═════ Material ═════

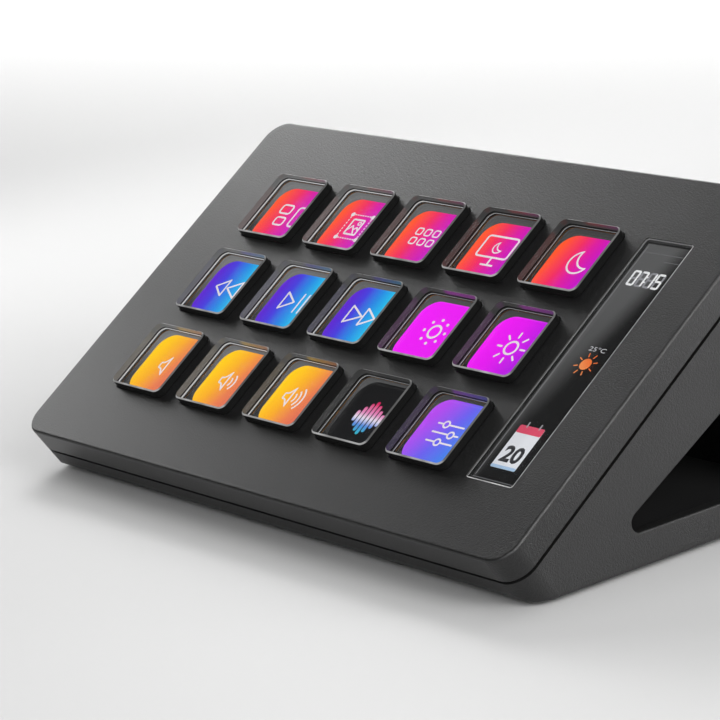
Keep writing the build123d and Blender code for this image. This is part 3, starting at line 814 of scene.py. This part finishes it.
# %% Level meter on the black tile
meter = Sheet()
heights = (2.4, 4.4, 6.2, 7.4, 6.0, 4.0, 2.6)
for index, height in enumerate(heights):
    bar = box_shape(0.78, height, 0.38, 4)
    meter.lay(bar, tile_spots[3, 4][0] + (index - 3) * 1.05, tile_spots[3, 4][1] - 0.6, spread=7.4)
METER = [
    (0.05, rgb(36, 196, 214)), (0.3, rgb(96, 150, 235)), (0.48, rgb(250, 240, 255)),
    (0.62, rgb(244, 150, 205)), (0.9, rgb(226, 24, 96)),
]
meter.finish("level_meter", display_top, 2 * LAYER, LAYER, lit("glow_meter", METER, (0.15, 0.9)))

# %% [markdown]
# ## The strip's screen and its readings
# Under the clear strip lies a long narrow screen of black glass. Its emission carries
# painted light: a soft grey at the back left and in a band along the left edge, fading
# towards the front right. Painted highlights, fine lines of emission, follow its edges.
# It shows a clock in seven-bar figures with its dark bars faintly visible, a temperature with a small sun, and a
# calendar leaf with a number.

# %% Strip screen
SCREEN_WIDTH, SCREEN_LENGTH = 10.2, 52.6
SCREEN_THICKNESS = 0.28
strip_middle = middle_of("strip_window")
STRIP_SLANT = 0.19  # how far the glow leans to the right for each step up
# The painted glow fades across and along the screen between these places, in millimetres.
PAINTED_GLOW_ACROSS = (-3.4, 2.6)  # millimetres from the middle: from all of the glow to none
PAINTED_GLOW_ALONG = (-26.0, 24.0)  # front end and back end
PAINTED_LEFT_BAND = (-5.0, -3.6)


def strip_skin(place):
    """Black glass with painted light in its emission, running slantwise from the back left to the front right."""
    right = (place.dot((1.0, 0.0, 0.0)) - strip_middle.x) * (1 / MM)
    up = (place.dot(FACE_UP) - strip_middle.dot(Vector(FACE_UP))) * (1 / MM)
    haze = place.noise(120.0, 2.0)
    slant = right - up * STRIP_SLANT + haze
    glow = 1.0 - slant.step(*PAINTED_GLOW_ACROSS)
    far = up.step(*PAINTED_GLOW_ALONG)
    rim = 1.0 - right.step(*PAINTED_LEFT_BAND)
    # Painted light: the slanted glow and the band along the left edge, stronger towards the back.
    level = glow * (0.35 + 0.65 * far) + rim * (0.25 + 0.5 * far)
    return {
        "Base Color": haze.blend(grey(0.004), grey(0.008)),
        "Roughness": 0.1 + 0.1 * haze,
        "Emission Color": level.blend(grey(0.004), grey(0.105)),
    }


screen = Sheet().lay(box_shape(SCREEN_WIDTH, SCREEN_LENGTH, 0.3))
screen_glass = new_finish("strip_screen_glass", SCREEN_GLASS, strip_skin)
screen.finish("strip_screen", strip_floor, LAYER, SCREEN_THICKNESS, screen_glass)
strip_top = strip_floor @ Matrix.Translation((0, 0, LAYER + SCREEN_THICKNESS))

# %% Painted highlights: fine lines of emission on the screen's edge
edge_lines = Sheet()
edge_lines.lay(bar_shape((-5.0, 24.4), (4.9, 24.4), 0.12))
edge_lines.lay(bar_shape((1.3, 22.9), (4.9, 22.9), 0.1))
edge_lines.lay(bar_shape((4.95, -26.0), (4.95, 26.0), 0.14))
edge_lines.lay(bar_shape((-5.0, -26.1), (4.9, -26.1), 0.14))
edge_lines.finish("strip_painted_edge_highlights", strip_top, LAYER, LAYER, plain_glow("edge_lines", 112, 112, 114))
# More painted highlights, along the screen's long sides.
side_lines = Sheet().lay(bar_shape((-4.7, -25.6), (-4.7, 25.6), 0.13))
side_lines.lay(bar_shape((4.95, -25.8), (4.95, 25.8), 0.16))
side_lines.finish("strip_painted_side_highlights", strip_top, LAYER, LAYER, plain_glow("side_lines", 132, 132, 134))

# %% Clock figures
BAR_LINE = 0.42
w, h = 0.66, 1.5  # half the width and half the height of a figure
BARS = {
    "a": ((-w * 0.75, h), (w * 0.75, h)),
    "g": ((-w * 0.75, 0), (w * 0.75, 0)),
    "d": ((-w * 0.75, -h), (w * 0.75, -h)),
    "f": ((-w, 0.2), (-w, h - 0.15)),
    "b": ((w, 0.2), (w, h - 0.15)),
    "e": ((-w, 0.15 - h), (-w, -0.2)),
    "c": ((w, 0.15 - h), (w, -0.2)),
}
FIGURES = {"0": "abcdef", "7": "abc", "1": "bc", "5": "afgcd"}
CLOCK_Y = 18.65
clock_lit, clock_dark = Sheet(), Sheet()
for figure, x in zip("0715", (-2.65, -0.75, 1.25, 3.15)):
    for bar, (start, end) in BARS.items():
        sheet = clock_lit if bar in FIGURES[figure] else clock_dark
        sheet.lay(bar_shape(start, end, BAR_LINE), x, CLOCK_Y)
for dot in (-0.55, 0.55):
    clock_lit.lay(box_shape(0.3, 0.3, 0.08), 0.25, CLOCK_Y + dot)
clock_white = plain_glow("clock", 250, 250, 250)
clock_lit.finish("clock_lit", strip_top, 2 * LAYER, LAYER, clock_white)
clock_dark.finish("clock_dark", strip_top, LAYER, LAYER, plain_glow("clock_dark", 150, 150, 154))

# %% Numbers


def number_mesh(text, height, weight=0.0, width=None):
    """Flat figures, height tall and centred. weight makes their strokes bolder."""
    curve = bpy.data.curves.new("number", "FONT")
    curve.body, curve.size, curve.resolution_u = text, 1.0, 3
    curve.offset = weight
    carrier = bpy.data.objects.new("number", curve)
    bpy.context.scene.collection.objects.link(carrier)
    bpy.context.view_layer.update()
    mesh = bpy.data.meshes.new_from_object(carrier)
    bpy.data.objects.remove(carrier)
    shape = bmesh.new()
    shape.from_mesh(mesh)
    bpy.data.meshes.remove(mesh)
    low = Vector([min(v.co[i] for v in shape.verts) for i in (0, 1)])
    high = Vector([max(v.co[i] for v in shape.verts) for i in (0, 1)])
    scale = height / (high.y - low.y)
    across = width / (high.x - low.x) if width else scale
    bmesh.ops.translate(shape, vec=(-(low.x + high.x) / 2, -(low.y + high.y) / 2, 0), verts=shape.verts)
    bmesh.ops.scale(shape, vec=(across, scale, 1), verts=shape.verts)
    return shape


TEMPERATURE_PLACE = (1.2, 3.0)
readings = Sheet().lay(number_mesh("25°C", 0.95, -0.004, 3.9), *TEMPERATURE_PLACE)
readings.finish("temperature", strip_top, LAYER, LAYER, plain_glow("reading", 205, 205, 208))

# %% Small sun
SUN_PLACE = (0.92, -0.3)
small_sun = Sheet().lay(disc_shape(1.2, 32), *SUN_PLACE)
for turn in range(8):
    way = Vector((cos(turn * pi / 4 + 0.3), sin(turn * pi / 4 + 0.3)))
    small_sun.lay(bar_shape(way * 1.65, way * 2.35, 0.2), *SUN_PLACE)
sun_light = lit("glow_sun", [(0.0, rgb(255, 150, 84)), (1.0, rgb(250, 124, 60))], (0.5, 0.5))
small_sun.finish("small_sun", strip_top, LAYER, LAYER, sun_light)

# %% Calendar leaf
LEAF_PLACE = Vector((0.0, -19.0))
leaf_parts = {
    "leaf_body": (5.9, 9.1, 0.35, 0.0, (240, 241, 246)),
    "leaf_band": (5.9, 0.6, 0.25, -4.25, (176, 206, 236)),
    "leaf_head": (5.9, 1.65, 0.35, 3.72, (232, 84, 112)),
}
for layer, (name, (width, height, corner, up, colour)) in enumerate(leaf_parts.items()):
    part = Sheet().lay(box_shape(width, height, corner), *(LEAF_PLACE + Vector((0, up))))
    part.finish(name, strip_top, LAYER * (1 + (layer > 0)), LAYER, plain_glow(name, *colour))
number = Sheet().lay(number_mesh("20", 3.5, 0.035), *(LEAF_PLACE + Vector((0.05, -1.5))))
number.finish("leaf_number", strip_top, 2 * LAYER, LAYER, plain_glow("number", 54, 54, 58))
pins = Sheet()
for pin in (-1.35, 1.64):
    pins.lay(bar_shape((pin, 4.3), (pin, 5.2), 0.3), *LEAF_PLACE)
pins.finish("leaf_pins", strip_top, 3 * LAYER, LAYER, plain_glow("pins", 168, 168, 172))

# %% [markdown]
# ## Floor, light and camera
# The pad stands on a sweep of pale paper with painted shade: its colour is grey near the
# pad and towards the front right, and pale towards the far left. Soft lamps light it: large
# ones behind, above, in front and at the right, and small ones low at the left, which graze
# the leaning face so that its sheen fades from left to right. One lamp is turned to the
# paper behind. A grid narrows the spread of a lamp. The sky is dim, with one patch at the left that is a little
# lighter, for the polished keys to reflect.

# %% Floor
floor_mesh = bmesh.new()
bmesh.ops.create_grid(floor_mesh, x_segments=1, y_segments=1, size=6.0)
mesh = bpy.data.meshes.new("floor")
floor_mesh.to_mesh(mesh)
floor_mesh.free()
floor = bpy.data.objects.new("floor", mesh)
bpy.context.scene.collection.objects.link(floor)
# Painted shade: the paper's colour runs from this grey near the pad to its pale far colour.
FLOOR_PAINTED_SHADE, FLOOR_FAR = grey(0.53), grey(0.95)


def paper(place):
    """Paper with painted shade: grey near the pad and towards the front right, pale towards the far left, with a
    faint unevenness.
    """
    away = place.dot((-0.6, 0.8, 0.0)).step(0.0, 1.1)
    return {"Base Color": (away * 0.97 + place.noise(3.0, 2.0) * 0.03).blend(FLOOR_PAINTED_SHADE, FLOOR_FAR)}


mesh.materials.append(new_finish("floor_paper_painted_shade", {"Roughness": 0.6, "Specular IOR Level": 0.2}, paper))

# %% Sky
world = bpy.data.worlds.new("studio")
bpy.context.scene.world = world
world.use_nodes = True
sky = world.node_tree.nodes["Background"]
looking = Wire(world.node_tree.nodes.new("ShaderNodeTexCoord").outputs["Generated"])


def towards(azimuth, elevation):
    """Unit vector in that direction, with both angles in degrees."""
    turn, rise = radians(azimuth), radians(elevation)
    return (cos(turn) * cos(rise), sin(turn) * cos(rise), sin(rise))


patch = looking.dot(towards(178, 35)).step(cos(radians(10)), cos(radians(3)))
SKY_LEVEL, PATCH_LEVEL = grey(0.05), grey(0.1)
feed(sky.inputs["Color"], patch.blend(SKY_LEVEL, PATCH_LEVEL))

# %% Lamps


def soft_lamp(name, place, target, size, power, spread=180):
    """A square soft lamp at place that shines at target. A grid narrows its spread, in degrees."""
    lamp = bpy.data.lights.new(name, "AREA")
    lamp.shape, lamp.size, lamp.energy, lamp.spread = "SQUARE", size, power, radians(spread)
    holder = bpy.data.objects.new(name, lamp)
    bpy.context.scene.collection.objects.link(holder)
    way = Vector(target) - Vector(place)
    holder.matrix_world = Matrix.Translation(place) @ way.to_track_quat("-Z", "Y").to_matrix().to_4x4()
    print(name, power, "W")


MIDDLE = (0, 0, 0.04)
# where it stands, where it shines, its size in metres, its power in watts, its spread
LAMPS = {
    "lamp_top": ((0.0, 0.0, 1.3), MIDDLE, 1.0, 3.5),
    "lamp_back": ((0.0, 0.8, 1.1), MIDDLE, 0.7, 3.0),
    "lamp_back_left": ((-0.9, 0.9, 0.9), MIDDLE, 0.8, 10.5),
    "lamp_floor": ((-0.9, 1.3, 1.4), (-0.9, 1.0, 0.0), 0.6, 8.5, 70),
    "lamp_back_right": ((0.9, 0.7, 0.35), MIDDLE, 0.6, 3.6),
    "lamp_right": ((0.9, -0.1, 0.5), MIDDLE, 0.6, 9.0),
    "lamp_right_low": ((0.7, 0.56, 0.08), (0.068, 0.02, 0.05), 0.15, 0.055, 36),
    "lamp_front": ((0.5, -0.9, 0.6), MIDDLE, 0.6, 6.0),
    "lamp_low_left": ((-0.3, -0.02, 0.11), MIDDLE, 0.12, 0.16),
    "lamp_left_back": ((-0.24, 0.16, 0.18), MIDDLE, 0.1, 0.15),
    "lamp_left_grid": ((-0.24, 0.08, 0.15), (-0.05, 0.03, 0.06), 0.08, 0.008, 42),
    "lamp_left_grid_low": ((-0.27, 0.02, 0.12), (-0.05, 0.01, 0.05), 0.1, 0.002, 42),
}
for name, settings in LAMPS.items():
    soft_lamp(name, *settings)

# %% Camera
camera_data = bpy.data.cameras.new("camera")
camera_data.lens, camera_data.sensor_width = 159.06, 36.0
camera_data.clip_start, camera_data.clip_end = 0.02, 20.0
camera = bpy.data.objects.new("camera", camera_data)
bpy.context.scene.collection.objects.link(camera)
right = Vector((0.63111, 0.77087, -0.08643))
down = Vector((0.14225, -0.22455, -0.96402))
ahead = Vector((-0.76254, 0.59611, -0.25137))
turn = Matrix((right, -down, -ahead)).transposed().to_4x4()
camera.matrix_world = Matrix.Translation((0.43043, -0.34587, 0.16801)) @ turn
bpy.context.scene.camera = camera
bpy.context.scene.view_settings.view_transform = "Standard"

═════

Print exactly, and only, the lines beginning at the top of the listing and ending at the line with "PAINTED_LEFT_BAND = (-5.0, -3.6)".

Answer to the exercise:
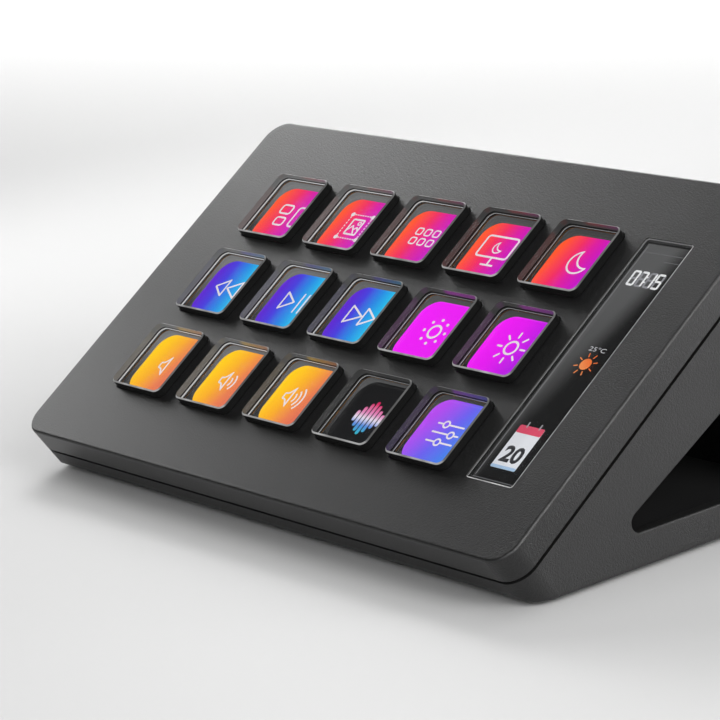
Keep writing the build123d and Blender code for this image. This is part 3, starting at line 814 of scene.py. This part finishes it.
# %% Level meter on the black tile
meter = Sheet()
heights = (2.4, 4.4, 6.2, 7.4, 6.0, 4.0, 2.6)
for index, height in enumerate(heights):
    bar = box_shape(0.78, height, 0.38, 4)
    meter.lay(bar, tile_spots[3, 4][0] + (index - 3) * 1.05, tile_spots[3, 4][1] - 0.6, spread=7.4)
METER = [
    (0.05, rgb(36, 196, 214)), (0.3, rgb(96, 150, 235)), (0.48, rgb(250, 240, 255)),
    (0.62, rgb(244, 150, 205)), (0.9, rgb(226, 24, 96)),
]
meter.finish("level_meter", display_top, 2 * LAYER, LAYER, lit("glow_meter", METER, (0.15, 0.9)))

# %% [markdown]
# ## The strip's screen and its readings
# Under the clear strip lies a long narrow screen of black glass. Its emission carries
# painted light: a soft grey at the back left and in a band along the left edge, fading
# towards the front right. Painted highlights, fine lines of emission, follow its edges.
# It shows a clock in seven-bar figures with its dark bars faintly visible, a temperature with a small sun, and a
# calendar leaf with a number.

# %% Strip screen
SCREEN_WIDTH, SCREEN_LENGTH = 10.2, 52.6
SCREEN_THICKNESS = 0.28
strip_middle = middle_of("strip_window")
STRIP_SLANT = 0.19  # how far the glow leans to the right for each step up
# The painted glow fades across and along the screen between these places, in millimetres.
PAINTED_GLOW_ACROSS = (-3.4, 2.6)  # millimetres from the middle: from all of the glow to none
PAINTED_GLOW_ALONG = (-26.0, 24.0)  # front end and back end
PAINTED_LEFT_BAND = (-5.0, -3.6)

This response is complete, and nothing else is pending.